H.J. Inc. v. Northwestern Bell Telephone Co.

Citation: 492 U.S. 229 (1989)

Facts

H.J. Inc. and other plaintiffs alleged that Northwestern Bell bribed members of the Minnesota Public Utilities Commission over several years to obtain favorable rate decisions. They sued under RICO, alleging a “pattern of racketeering activity.” The Eighth Circuit dismissed, holding that the predicate acts must be part of separate “schemes” to constitute a RICO pattern.

Issue

What constitutes a “pattern of racketeering activity” under RICO, specifically what does the continuity requirement mean?

Holding

The Supreme Court rejected the Eighth Circuit’s “multiple schemes” test.
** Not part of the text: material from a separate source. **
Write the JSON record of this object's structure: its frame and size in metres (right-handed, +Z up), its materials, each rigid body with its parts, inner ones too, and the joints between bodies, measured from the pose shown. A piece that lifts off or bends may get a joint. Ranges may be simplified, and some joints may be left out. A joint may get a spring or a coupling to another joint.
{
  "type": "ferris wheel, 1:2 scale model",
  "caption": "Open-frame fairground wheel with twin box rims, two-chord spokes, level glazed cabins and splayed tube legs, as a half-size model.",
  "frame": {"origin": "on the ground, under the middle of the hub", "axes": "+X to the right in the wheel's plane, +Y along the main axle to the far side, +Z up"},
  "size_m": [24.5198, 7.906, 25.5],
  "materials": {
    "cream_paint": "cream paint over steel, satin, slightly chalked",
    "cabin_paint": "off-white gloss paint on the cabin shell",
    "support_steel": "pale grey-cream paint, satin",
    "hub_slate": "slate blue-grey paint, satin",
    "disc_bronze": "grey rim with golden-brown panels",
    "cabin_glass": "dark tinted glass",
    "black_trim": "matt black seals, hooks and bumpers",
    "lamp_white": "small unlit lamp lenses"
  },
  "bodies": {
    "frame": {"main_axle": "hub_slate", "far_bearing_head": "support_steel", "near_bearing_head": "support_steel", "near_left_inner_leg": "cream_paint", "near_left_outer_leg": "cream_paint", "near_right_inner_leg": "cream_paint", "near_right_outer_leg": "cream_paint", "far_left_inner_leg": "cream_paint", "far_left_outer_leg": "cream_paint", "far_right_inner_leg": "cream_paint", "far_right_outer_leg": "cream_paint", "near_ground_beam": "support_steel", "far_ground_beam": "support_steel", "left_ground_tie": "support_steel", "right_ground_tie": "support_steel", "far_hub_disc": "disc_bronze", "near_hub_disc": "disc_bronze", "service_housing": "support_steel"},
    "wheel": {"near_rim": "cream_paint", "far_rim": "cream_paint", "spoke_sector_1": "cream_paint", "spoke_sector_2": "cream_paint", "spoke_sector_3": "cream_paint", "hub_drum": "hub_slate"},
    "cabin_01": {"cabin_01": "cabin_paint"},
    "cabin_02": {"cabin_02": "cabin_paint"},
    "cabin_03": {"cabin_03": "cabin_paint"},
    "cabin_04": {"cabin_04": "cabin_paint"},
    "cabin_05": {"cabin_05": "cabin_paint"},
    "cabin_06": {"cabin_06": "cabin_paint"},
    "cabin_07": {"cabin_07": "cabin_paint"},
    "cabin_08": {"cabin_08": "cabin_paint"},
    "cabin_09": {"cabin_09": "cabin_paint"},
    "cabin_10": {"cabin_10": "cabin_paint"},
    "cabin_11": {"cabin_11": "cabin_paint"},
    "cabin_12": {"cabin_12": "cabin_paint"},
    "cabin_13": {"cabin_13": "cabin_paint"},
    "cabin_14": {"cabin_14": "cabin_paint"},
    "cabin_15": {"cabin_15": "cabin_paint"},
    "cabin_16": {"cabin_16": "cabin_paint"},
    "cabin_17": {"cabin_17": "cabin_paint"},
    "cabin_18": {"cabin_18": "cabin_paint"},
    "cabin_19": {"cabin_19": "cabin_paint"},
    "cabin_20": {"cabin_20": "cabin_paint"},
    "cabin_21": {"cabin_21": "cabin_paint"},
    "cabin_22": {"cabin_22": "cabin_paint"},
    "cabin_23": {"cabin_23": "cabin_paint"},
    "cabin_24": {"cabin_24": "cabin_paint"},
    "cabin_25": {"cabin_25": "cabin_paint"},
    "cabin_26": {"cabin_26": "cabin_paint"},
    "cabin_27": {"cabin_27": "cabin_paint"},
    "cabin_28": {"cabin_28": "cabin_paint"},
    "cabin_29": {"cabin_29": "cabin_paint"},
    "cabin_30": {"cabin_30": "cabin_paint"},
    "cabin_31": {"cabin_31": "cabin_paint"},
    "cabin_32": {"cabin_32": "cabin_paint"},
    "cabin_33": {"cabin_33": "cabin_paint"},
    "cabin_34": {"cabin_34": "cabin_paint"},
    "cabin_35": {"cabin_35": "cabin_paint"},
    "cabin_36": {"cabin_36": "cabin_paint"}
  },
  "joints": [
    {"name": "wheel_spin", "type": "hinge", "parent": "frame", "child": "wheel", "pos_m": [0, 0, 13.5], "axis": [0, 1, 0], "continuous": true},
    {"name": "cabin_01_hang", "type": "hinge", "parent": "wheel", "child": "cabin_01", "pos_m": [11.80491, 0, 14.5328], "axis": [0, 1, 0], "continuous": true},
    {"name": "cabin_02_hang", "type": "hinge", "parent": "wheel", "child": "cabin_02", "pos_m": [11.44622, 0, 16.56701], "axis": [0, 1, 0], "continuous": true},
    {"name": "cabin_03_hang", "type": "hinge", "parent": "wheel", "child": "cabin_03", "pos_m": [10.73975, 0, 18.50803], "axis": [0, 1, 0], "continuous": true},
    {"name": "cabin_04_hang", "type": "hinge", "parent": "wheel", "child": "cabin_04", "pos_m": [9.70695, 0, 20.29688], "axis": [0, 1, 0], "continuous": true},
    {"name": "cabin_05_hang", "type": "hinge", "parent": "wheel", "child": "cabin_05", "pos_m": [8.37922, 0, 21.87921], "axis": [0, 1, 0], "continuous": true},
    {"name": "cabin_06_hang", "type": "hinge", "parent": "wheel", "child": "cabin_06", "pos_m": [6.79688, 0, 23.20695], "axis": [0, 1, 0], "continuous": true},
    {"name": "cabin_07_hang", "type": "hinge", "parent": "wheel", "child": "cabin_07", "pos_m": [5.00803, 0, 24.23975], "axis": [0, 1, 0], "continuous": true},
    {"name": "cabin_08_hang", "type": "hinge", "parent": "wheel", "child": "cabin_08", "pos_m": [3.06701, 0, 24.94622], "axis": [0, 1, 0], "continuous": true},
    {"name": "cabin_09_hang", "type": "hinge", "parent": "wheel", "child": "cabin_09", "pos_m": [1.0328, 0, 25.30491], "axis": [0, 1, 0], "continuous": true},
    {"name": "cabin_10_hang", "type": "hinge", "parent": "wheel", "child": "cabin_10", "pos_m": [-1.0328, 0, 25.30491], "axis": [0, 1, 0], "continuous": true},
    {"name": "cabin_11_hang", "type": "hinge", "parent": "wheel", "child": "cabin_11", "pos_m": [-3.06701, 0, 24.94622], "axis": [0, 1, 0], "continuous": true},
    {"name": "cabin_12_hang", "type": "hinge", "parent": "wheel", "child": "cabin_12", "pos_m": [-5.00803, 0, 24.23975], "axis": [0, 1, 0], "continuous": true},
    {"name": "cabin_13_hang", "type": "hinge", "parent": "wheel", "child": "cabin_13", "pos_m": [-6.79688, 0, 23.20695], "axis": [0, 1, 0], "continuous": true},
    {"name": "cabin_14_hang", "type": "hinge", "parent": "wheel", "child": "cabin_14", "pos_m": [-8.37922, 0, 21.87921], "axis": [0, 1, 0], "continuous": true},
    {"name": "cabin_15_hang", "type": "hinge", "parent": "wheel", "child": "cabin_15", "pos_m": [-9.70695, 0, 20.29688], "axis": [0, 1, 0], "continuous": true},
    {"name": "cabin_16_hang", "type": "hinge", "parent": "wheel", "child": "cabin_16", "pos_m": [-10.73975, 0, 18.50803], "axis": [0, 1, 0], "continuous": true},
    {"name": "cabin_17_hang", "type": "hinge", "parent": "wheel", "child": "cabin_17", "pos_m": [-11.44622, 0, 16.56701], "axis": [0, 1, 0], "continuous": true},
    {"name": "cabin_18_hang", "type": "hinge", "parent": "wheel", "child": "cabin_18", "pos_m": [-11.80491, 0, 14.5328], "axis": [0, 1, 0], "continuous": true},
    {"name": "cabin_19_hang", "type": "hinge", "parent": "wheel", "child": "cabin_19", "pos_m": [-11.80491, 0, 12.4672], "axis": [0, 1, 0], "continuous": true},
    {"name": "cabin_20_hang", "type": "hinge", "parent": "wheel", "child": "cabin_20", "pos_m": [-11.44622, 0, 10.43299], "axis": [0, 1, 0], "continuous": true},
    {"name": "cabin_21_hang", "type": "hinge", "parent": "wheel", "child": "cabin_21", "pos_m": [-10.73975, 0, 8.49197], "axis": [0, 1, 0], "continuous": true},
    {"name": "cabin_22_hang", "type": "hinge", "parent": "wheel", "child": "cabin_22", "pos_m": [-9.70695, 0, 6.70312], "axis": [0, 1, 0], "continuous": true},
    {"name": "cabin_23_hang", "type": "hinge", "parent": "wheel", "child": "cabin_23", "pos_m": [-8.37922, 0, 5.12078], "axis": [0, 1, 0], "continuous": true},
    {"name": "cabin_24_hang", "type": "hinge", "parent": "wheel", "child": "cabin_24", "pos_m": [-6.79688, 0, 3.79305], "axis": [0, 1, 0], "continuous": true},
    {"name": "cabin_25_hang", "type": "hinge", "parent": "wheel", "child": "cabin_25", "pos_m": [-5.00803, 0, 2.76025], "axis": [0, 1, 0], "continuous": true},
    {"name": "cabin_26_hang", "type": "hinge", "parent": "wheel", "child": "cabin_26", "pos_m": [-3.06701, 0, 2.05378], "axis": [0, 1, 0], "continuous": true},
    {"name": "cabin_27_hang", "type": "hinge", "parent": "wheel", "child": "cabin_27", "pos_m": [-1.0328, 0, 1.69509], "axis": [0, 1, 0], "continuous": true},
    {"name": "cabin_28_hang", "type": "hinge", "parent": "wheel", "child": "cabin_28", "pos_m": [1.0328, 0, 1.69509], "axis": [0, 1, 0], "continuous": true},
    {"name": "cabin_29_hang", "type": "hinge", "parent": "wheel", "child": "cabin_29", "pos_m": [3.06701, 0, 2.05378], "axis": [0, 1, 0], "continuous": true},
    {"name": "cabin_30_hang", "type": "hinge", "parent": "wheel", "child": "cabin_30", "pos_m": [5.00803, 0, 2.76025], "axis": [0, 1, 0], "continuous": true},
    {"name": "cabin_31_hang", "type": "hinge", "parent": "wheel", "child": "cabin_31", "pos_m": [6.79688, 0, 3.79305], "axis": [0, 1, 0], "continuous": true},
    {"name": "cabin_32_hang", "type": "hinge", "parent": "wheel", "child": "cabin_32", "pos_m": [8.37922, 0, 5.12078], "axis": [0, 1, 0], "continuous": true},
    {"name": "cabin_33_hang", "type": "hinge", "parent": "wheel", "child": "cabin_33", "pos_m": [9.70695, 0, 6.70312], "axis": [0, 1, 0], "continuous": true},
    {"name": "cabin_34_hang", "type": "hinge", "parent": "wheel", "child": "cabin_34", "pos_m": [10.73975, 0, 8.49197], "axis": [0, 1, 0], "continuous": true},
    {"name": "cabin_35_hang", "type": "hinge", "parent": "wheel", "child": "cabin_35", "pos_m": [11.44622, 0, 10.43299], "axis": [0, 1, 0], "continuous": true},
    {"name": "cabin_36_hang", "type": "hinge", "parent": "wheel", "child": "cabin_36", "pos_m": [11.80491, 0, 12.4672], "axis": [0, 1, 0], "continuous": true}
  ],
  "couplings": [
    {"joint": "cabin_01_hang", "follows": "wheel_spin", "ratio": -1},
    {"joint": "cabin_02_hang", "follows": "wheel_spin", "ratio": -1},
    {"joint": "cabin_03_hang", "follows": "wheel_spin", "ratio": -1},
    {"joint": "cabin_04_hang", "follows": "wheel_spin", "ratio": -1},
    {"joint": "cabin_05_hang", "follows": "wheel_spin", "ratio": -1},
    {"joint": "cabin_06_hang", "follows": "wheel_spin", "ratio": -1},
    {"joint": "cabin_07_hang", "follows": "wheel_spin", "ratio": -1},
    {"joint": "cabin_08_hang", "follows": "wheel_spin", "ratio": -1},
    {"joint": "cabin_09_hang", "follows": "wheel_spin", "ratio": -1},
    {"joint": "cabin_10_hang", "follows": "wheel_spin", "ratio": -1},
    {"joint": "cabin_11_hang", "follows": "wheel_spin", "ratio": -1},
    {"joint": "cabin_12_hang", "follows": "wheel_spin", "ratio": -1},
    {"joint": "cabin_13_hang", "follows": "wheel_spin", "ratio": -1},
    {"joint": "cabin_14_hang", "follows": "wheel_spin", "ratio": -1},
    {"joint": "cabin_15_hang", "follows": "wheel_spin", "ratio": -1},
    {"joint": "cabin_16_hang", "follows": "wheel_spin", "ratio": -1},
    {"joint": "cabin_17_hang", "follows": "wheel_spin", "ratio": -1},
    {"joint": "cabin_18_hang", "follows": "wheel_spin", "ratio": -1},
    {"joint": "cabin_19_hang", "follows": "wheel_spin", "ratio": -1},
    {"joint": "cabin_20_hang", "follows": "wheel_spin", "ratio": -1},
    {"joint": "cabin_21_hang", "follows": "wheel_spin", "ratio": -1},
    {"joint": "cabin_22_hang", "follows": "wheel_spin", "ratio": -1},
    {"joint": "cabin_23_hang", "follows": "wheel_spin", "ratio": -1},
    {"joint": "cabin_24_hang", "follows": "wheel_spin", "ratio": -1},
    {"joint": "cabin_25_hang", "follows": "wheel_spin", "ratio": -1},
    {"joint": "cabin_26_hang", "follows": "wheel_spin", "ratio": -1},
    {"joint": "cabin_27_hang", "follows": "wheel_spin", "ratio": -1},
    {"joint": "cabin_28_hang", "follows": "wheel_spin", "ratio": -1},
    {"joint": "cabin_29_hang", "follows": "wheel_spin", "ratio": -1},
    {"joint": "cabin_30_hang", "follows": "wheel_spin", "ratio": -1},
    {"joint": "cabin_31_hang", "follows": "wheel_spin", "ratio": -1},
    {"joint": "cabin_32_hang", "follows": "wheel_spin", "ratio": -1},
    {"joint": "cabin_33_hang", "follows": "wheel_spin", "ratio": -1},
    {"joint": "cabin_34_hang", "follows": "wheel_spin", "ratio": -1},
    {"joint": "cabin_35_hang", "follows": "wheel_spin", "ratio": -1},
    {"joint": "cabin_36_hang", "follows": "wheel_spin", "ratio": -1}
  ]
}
A RICO pattern requires a relationship among the predicate acts plus continuity. Continuity can be shown either through closed-ended continuity (a series of related acts over a substantial period) or open-ended continuity (a threat of future criminal activity even over a shorter period).

Rule

RICO’s “pattern of racketeering activity” requires: (1) relatedness — the predicate acts must be related to each other (same participants, victims, methods, or purposes); and (2) continuity — either a closed-ended series of related predicates extending over a substantial period, or an open-ended pattern implying a threat of continuing activity.

Significance

H.J. Inc. remains the Supreme Court’s definitive statement on what constitutes a RICO pattern. The open-ended vs. closed-ended continuity framework is essential for civil and criminal RICO litigation. The case also confirms that RICO is not limited to “organized crime” in the traditional sense.